* **DIRECTIONS**
Tally the lines in the listing below that contain "pose" and report the tally alone.

* **DATA EXTRACT**
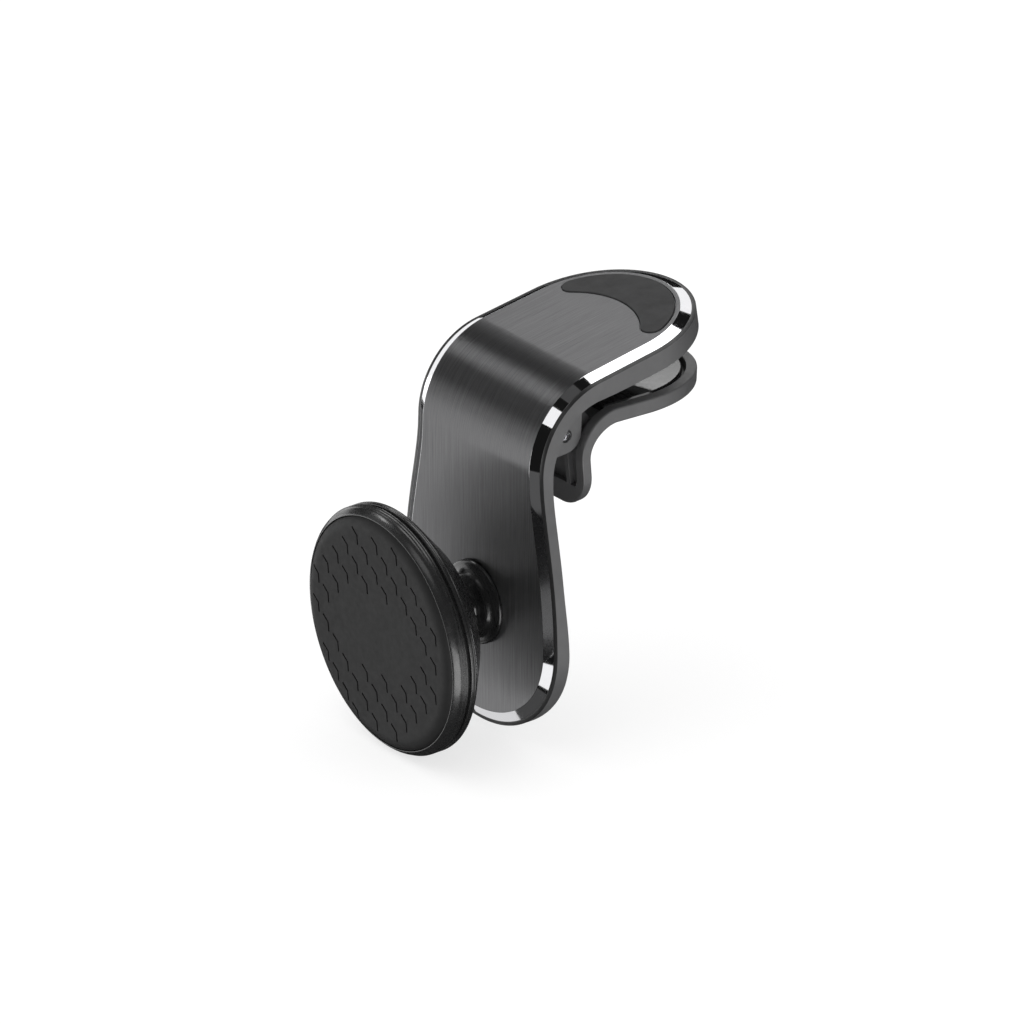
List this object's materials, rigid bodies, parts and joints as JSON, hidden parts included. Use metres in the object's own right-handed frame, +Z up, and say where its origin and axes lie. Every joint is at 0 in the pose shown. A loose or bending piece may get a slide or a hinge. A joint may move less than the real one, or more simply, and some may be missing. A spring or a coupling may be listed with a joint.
{
  "type": "car phone mount",
  "caption": "Car vent phone mount: a magnetic head on a ball joint, on a bent brushed metal strip with a sprung clip that grips a vent blade.",
  "frame": {"origin": "middle of the clip jaw, where the vent blade is held", "axes": "+X across the strip, +Y to the back into the vent, +Z up; the head faces -Y"},
  "size_m": [0.0434, 0.0652, 0.0692],
  "materials": {
    "face_plate": "brushed along the strip, polished bevel",
    "plate_adhesive": "bonding film",
    "rear_frame": "satin moulded",
    "crescent_pad": "fine texture",
    "upper_jaw_pad": "ribbed",
    "ball_stud": "black, satin",
    "stud_screw": "zinc plated",
    "lock_washer": "spring steel",
    "hinge_pin": "polished",
    "torsion_spring": "music wire",
    "clip_lever": "satin moulded",
    "lower_jaw_pad": "glossy",
    "socket_liner": "acetal, natural",
    "socket_cup": "moulded",
    "collar_nut": "moulded, knurled",
    "rear_cover": "satin gloss",
    "trim_band": "moulded",
    "front_ring": "satin gloss",
    "front_pad": "silicone, grooved",
    "shield_plate": "zinc plated",
    "magnets": "nickel plated",
    "magnet_carrier": "moulded",
    "carrier_screws": "zinc plated",
    "wave_washer": "spring steel"
  },
  "bodies": {
    "mount_body": {"face_plate": "face_plate", "plate_adhesive": "plate_adhesive", "rear_frame": "rear_frame", "crescent_pad": "crescent_pad", "upper_jaw_pad": "upper_jaw_pad", "ball_stud": "ball_stud", "stud_screw": "stud_screw", "lock_washer": "lock_washer", "hinge_pin": "hinge_pin", "torsion_spring": "torsion_spring"},
    "clip": {"clip_lever": "clip_lever", "lower_jaw_pad": "lower_jaw_pad"},
    "liner": {"socket_liner": "socket_liner"},
    "socket": {"socket_cup": "socket_cup", "collar_nut": "collar_nut"},
    "magnet_head": {"rear_cover": "rear_cover", "trim_band": "trim_band", "front_ring": "front_ring", "front_pad": "front_pad", "shield_plate": "shield_plate", "magnets": "magnets", "magnet_carrier": "magnet_carrier", "carrier_screws": "carrier_screws", "wave_washer": "wave_washer"}
  },
  "joints": [
    {"name": "clip_hinge", "type": "hinge", "parent": "mount_body", "child": "clip", "pos_m": [0, -0.0212, -0.0054], "axis": [1, 0, 0], "range_deg": [-25, 13], "stiffness_Nm_per_rad": 0.12, "springref_deg": 57.3, "deforming": ["torsion_spring"]},
    {"name": "head_tilt", "type": "hinge", "parent": "mount_body", "child": "liner", "pos_m": [0, -0.0385, -0.0376], "axis": [1, 0, 0], "range_deg": [-22, 18]},
    {"name": "head_turn", "type": "hinge", "parent": "liner", "child": "socket", "pos_m": [0, -0.0385, -0.0376], "axis": [0, -0.0384, 0.9993], "range_deg": [-17, 23]},
    {"name": "head_spin", "type": "hinge", "parent": "socket", "child": "magnet_head", "pos_m": [0, -0.0385, -0.0376], "axis": [-0.0506, -0.998, -0.0383], "continuous": true}
  ]
}
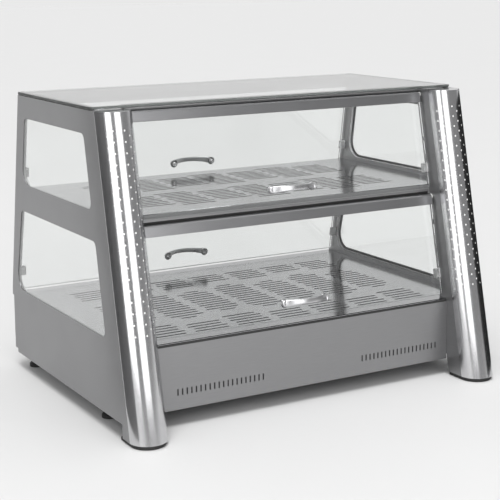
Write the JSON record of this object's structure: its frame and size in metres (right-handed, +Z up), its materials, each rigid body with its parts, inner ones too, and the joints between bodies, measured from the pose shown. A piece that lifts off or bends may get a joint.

* **RESULT OF THE TASK**
2